If this is successful you should now have separated the panel. You need to unplug the eDP plug from its back. This also has a metal latch which can be removed using the spudger’s tip. Again, take extra care when handling this cable. Part of it might be stuck to the back of your panel.
Move the new panel in, connect the eDP connector and its latch, and gently press it against the double sided sticky tape from the back once it’s in place. It should easily fit, if it doesn’t check around the edges whether a piece of the WiFi antenna has been caught behind the panel.
There should be some black double-sided tape inside of the frame, about
If this has been damaged or has too many finger prints you’ll need to change it with a fresh one.

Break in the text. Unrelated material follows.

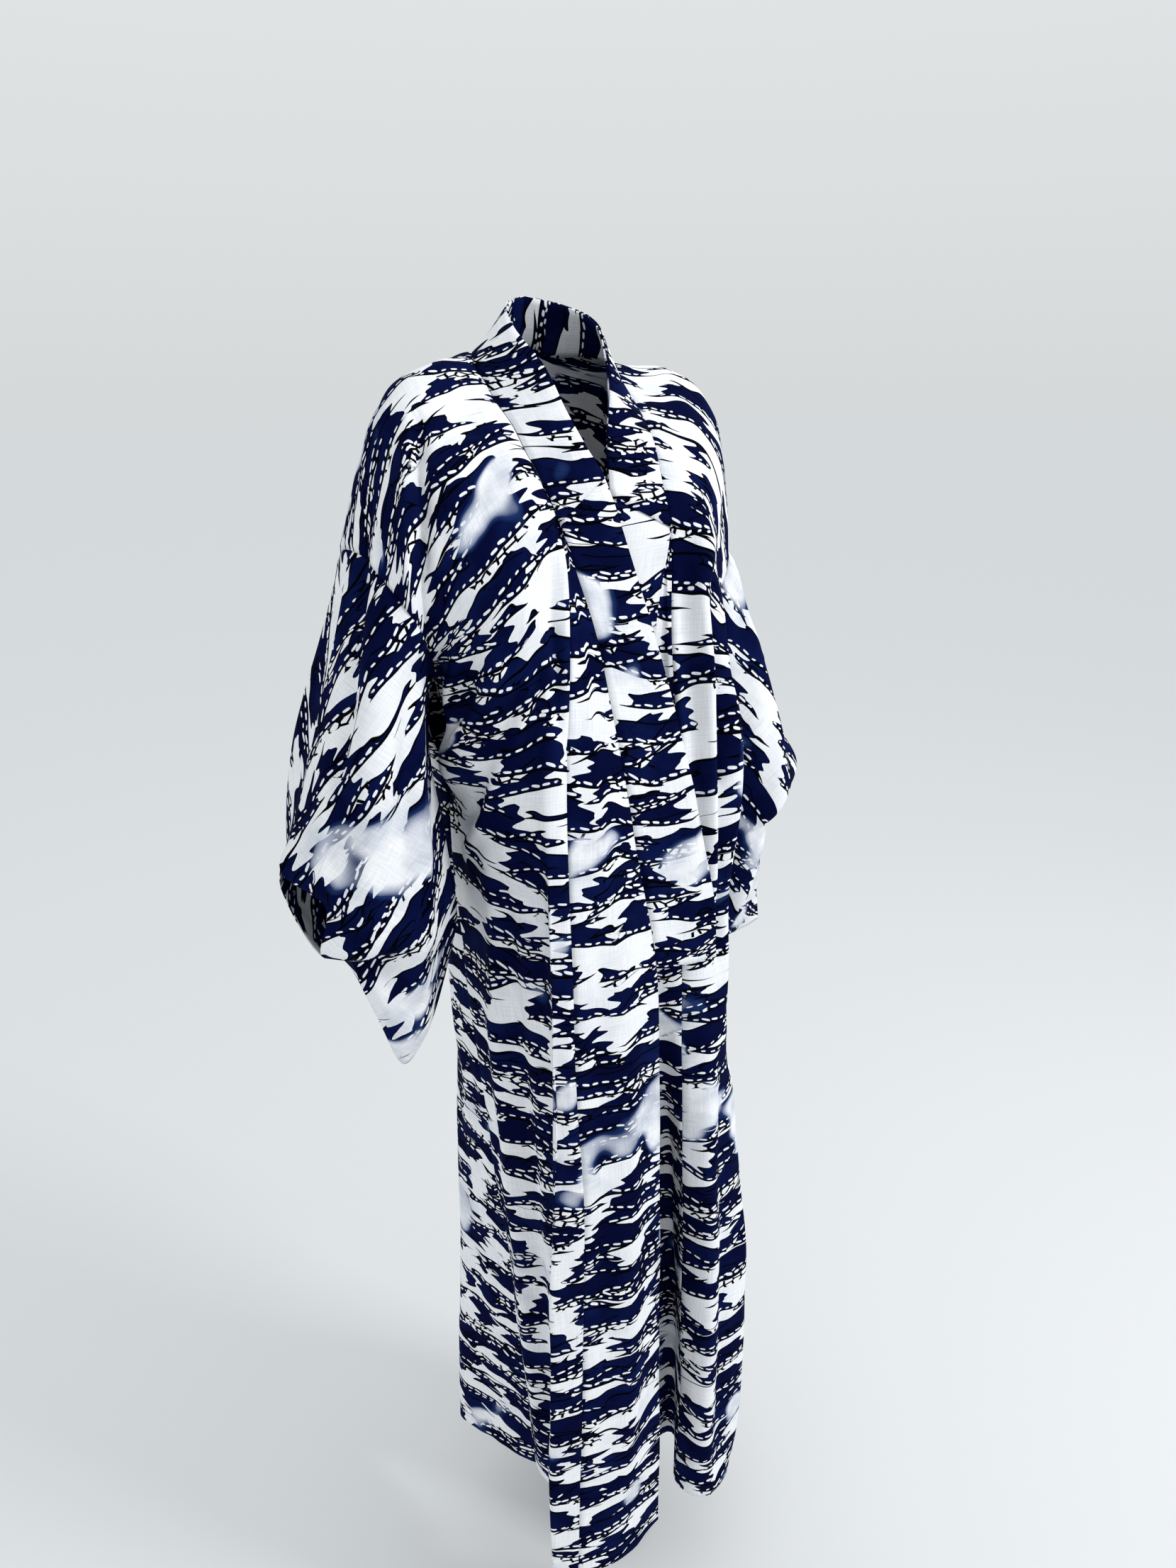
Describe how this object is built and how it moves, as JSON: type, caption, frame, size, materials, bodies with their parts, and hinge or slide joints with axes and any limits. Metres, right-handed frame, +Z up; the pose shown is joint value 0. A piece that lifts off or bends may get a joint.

Remove the existing tape from the frame and apply a new one. Use tweezers in order to not leave prints on it.
Once this is done around all edges press the frame back into the screen cover and gently press on the edges so
that the tape sticks to the screen.
The final touch
From this point on you can proceed in doing the steps in reverse order until you get back to a fully assembled laptop. Take extra care when putting the screen assembly back together and plugging the WiFi and panel connectors back in. Remember how the cables were routed.
If you got everything right you should have a fully assembled machine at the end of this, now with a much better screen!
NV156FHM-N61 has great colour reproduction with 100% sRGB coverage and much warmer colours.
The new panel also retains its colour accuracy much better than the original when the backlight is dimmed.
All in all this makes this machine much more enjoyable to use, with colours surpassing even my old Inspiron 7537.